Work to be completed
Output solely the number of lines containing the string "this".

— start of Data shown —

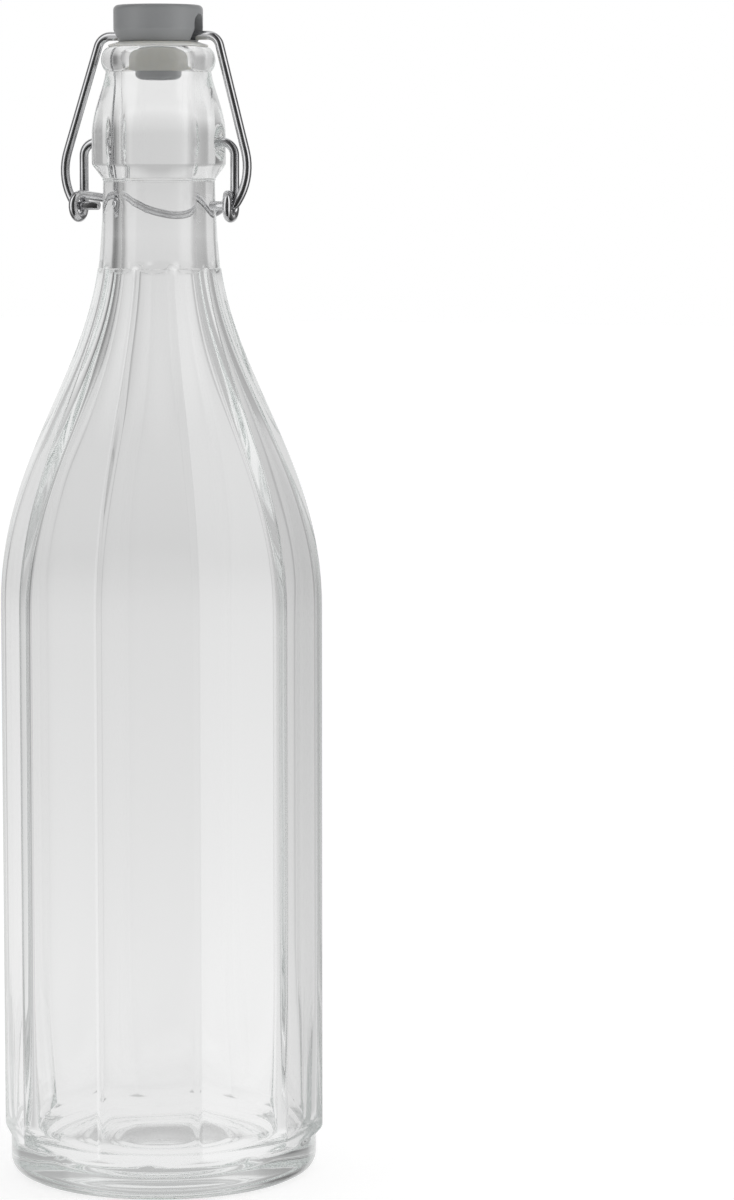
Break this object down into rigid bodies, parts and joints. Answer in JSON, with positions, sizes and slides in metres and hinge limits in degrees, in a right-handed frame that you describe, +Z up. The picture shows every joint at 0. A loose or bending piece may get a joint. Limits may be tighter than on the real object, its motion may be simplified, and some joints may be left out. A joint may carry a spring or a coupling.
{
  "type": "swing top bottle",
  "caption": "Tall ten-sided clear glass bottle with a wire lever and bail that press a grey stopper and soft gasket onto the mouth.",
  "frame": {"origin": "centre of the base, on the surface that the bottle stands on", "axes": "+Z up along the bottle; X along the line of the two pivot dimples; +Y to the side that the lever's handle goes round"},
  "size_m": [0.0824, 0.0854, 0.3115],
  "materials": {
    "glass": "clear and polished",
    "wire": "bright drawn wire",
    "stopper": "mid grey, satin",
    "gasket": "soft, translucent, cream"
  },
  "bodies": {
    "bottle": {"glass_bottle": "glass"},
    "lever": {"lever_wire": "wire"},
    "bail": {"bail_wire": "wire"},
    "stopper": {"stopper_cap": "stopper", "gasket": "gasket"}
  },
  "joints": [
    {"name": "lever_swing", "type": "hinge", "parent": "bottle", "child": "lever", "pos_m": [0, 0, 0.2757], "axis": [1, 0, 0], "range_deg": [0, 95]},
    {"name": "bail_swing", "type": "hinge", "parent": "lever", "child": "bail", "pos_m": [0, -0.0031, 0.259], "axis": [1, 0, 0], "range_deg": [-63, 0]},
    {"name": "stopper_swing", "type": "hinge", "parent": "bail", "child": "stopper", "pos_m": [0, 0.0004, 0.3035], "axis": [1, 0, 0], "range_deg": [-30, 0]}
  ],
  "couplings": [
    {"joint": "bail_swing", "follows": "lever_swing", "ratio": -0.65},
    {"joint": "stopper_swing", "follows": "lever_swing", "ratio": -0.3}
  ]
}
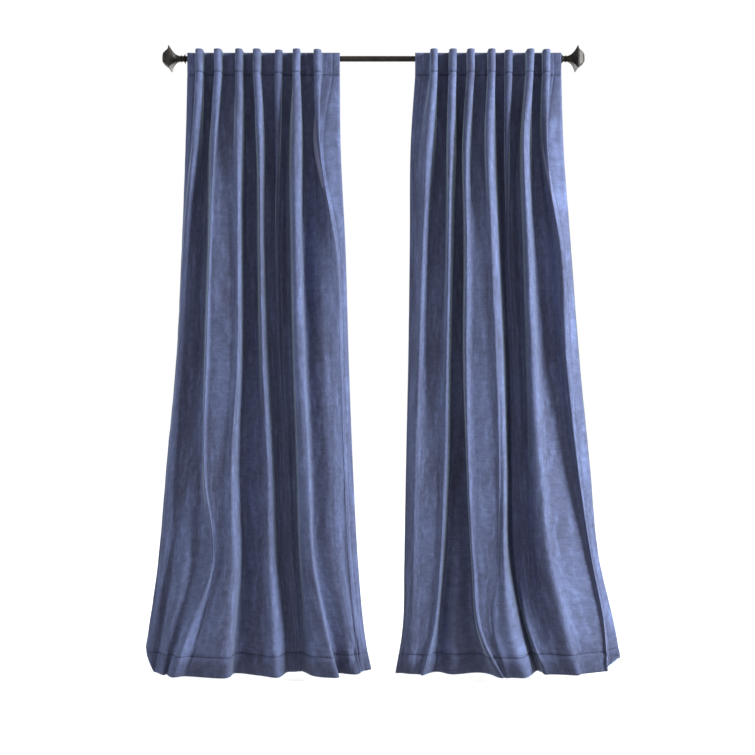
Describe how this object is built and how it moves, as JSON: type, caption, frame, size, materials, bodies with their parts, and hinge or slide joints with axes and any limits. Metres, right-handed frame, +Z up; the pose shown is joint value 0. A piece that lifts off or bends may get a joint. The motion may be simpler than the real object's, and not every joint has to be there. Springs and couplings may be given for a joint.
{
  "type": "window curtains on a rod",
  "caption": "Pair of back-tab velvet curtain panels gathered on a telescoping metal rod with square flared finials and wall brackets.",
  "frame": {"origin": "middle of the left wall plate's back face, on the wall", "axes": "+X to the right along the rod, +Y into the wall, +Z up"},
  "size_m": [1.65, 0.2383, 2.1545],
  "materials": {
    "cloth": "matt velvet pile with a soft sheen",
    "tab": "matt woven backing",
    "bronze": "satin dark bronze",
    "steel": "zinc-plated"
  },
  "bodies": {
    "root": {"outer_tube": "bronze", "left_wall_plate": "bronze", "left_bracket_arm": "bronze", "left_wall_screw_upper": "steel", "left_wall_screw_lower": "steel", "left_tube_insert": "steel", "left_pleat_1": "cloth", "left_back_tab_1": "tab"},
    "right_rod": {"inner_tube": "bronze", "right_wall_plate": "bronze", "right_bracket_arm": "bronze", "right_wall_screw_upper": "steel", "right_wall_screw_lower": "steel", "right_tube_insert": "steel", "right_pleat_1": "cloth", "right_back_tab_1": "tab"},
    "left_finial_unit": {"left_finial": "bronze", "left_finial_collar": "bronze", "left_finial_stud": "steel"},
    "right_finial_unit": {"right_finial": "bronze", "right_finial_collar": "bronze", "right_finial_stud": "steel"},
    "left_thumb_screw_unit": {"left_thumb_screw": "bronze"},
    "right_thumb_screw_unit": {"right_thumb_screw": "bronze"},
    "left_leading_edge": {"left_pleat_8": "cloth", "left_back_tab_8": "tab"},
    "left_gather_2": {"left_pleat_2": "cloth", "left_back_tab_2": "tab"},
    "left_gather_3": {"left_pleat_3": "cloth", "left_back_tab_3": "tab"},
    "left_gather_4": {"left_pleat_4": "cloth", "left_back_tab_4": "tab"},
    "left_gather_5": {"left_pleat_5": "cloth", "left_back_tab_5": "tab"},
    "left_gather_6": {"left_pleat_6": "cloth", "left_back_tab_6": "tab"},
    "left_gather_7": {"left_pleat_7": "cloth", "left_back_tab_7": "tab"},
    "right_leading_edge": {"right_pleat_8": "cloth", "right_back_tab_8": "tab"},
    "right_gather_2": {"right_pleat_2": "cloth", "right_back_tab_2": "tab"},
    "right_gather_3": {"right_pleat_3": "cloth", "right_back_tab_3": "tab"},
    "right_gather_4": {"right_pleat_4": "cloth", "right_back_tab_4": "tab"},
    "right_gather_5": {"right_pleat_5": "cloth", "right_back_tab_5": "tab"},
    "right_gather_6": {"right_pleat_6": "cloth", "right_back_tab_6": "tab"},
    "right_gather_7": {"right_pleat_7": "cloth", "right_back_tab_7": "tab"}
  },
  "joints": [
    {"name": "rod_extend", "type": "slide", "parent": "root", "child": "right_rod", "axis": [1, 0, 0], "range_m": [0, 0.384]},
    {"name": "left_finial_screw", "type": "hinge", "parent": "root", "child": "left_finial_unit", "pos_m": [-0.054, -0.089, 0.008], "axis": [-1, 0, 0], "continuous": true},
    {"name": "right_finial_screw", "type": "hinge", "parent": "right_rod", "child": "right_finial_unit", "pos_m": [1.236, -0.089, 0.008], "axis": [1, 0, 0], "continuous": true},
    {"name": "left_thumb_screw_turn", "type": "hinge", "parent": "root", "child": "left_thumb_screw_unit", "pos_m": [0, -0.089, -0.01], "axis": [0, 0, 1], "continuous": true},
    {"name": "right_thumb_screw_turn", "type": "hinge", "parent": "right_rod", "child": "right_thumb_screw_unit", "pos_m": [1.18, -0.089, -0.01], "axis": [0, 0, 1], "continuous": true},
    {"name": "left_draw", "type": "slide", "parent": "root", "child": "left_leading_edge", "axis": [1, 0, 0], "range_m": [-0.1, 0.04]},
    {"name": "left_gather_2_slide", "type": "slide", "parent": "root", "child": "left_gather_2", "axis": [1, 0, 0], "range_m": [-0.0051, 0.0023]},
    {"name": "left_gather_3_slide", "type": "slide", "parent": "root", "child": "left_gather_3", "axis": [1, 0, 0], "range_m": [-0.0185, 0.0077]},
    {"name": "left_gather_4_slide", "type": "slide", "parent": "root", "child": "left_gather_4", "axis": [1, 0, 0], "range_m": [-0.0371, 0.0151]},
    {"name": "left_gather_5_slide", "type": "slide", "parent": "root", "child": "left_gather_5", "axis": [1, 0, 0], "range_m": [-0.0581, 0.0235]},
    {"name": "left_gather_6_slide", "type": "slide", "parent": "root", "child": "left_gather_6", "axis": [1, 0, 0], "range_m": [-0.0778, 0.0314]},
    {"name": "left_gather_7_slide", "type": "slide", "parent": "root", "child": "left_gather_7", "axis": [1, 0, 0], "range_m": [-0.093, 0.0375]},
    {"name": "right_draw", "type": "slide", "parent": "right_rod", "child": "right_leading_edge", "axis": [-1, 0, 0], "range_m": [-0.1, 0.04]},
    {"name": "right_gather_2_slide", "type": "slide", "parent": "right_rod", "child": "right_gather_2", "axis": [-1, 0, 0], "range_m": [-0.0057, 0.0026]},
    {"name": "right_gather_3_slide", "type": "slide", "parent": "right_rod", "child": "right_gather_3", "axis": [-1, 0, 0], "range_m": [-0.0194, 0.0081]},
    {"name": "right_gather_4_slide", "type": "slide", "parent": "right_rod", "child": "right_gather_4", "axis": [-1, 0, 0], "range_m": [-0.0388, 0.0158]},
    {"name": "right_gather_5_slide", "type": "slide", "parent": "right_rod", "child": "right_gather_5", "axis": [-1, 0, 0], "range_m": [-0.06, 0.0243]},
    {"name": "right_gather_6_slide", "type": "slide", "parent": "right_rod", "child": "right_gather_6", "axis": [-1, 0, 0], "range_m": [-0.08, 0.0323]},
    {"name": "right_gather_7_slide", "type": "slide", "parent": "right_rod", "child": "right_gather_7", "axis": [-1, 0, 0], "range_m": [-0.0941, 0.038]}
  ],
  "couplings": [
    {"joint": "left_gather_2_slide", "follows": "left_draw", "ratio": 0.0461},
    {"joint": "left_gather_3_slide", "follows": "left_draw", "ratio": 0.1802},
    {"joint": "left_gather_4_slide", "follows": "left_draw", "ratio": 0.366},
    {"joint": "left_gather_5_slide", "follows": "left_draw", "ratio": 0.5757},
    {"joint": "left_gather_6_slide", "follows": "left_draw", "ratio": 0.7734},
    {"joint": "left_gather_7_slide", "follows": "left_draw", "ratio": 0.9245},
    {"joint": "right_gather_2_slide", "follows": "right_draw", "ratio": 0.0516},
    {"joint": "right_gather_3_slide", "follows": "right_draw", "ratio": 0.1892},
    {"joint": "right_gather_4_slide", "follows": "right_draw", "ratio": 0.3826},
    {"joint": "right_gather_5_slide", "follows": "right_draw", "ratio": 0.5953},
    {"joint": "right_gather_6_slide", "follows": "right_draw", "ratio": 0.7951},
    {"joint": "right_gather_7_slide", "follows": "right_draw", "ratio": 0.9363}
  ]
}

— end of Data shown —

Result
2